The students could probably measure the speed of the shuttle by measuring the sonic booms using cell phones at several locations.

But then, maybe the government is faking the speed of sound too.
 
In contrast, I've been up at Edwards for a few dozen supersonic flights, from quals on F/A-18s to testing the F-15S, and F-22 trials. Those are more like rifle shots. Not remotely comparable.

Concur. I went to "C" and "A" school down at Corry Station, close enough to watch the Blue Angels practicing every day over Pensacola. They never boomed low enough to be too terrifying.

Later on, I was stationed at Norfolk. Used to visit the Oceana commissary right at the tail end of the EA-6B's career. That sucker would shake the roof of the place...not from sonic booms - the bastard was just that loud.
 
The students could probably measure the speed of the shuttle by measuring the sonic booms using cell phones at several locations.

But then, maybe the government is faking the speed of sound too.

Sure can. My father also used to host school experiments where they'd talk to the Shuttle (and Mir) via 2-meter Ham radio, both voice and packet. In order to get a good signal, they needed a directional antenna, and hence the exercise. They'd work out the orbits, and during the passes a team of students would steer the antenna accordingly. Worked like a charm.

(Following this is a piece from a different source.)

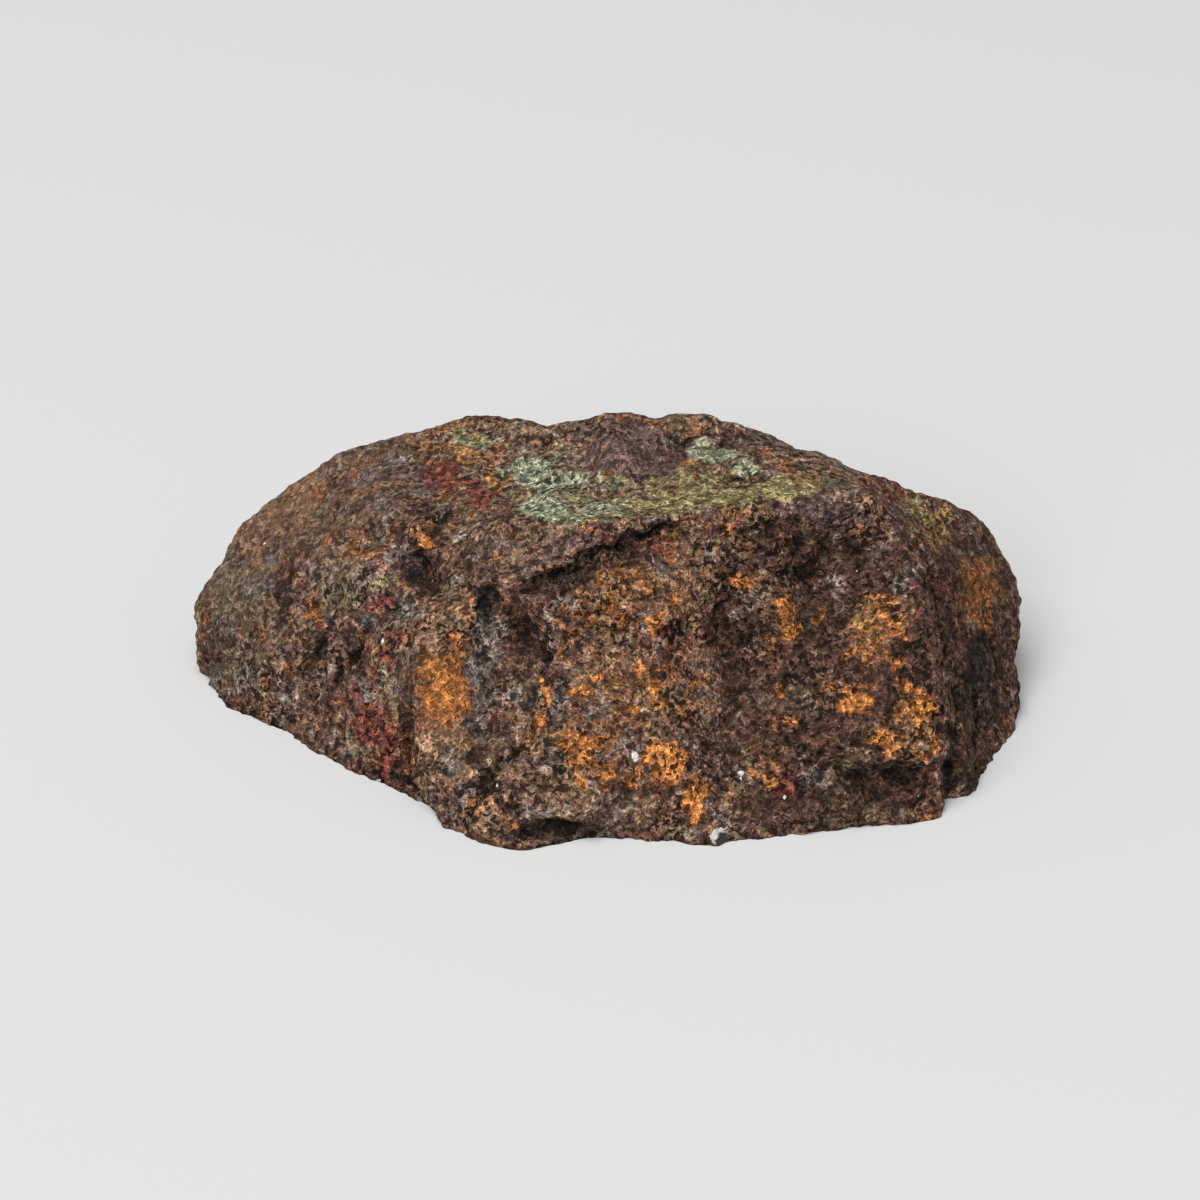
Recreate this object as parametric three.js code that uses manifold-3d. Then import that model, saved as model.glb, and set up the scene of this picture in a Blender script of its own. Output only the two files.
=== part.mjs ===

Concur. I went to "C" and "A" school down at Corry Station, close enough to watch the Blue Angels practicing every day over Pensacola. They never boomed low enough to be too terrifying.

Later on, I was stationed at Norfolk. Used to visit the Oceana commissary right at the tail end of the EA-6B's career. That sucker would shake the roof of the place...not from sonic booms - the bastard was just that loud.

Yup, turbojets are noisy beasts. I've always thought the (similarly subsonic) Harrier was a noisy bird, but the Intruder/Prowler might be even worse...
 
Sure can. My father also used to host school experiments where they'd talk to the Shuttle (and Mir) via 2-meter Ham radio, both voice and packet. In order to get a good signal, they needed a directional antenna, and hence the exercise. They'd work out the orbits, and during the passes a team of students would steer the antenna accordingly. Worked like a charm.

Cool! How much dwell time did each pass have? (I can't imagine they could have reliably tracked along the orbit with the directional antenna. ETA - By this I mean constantly adjusting the Azimuth/Elevation to match the path of the shuttle real-time) From my old SATVUL exercises, I'm guessing around 5-10 minutes overhead time? (Depending on your sensitivity/ERP/beamwidth/etc...)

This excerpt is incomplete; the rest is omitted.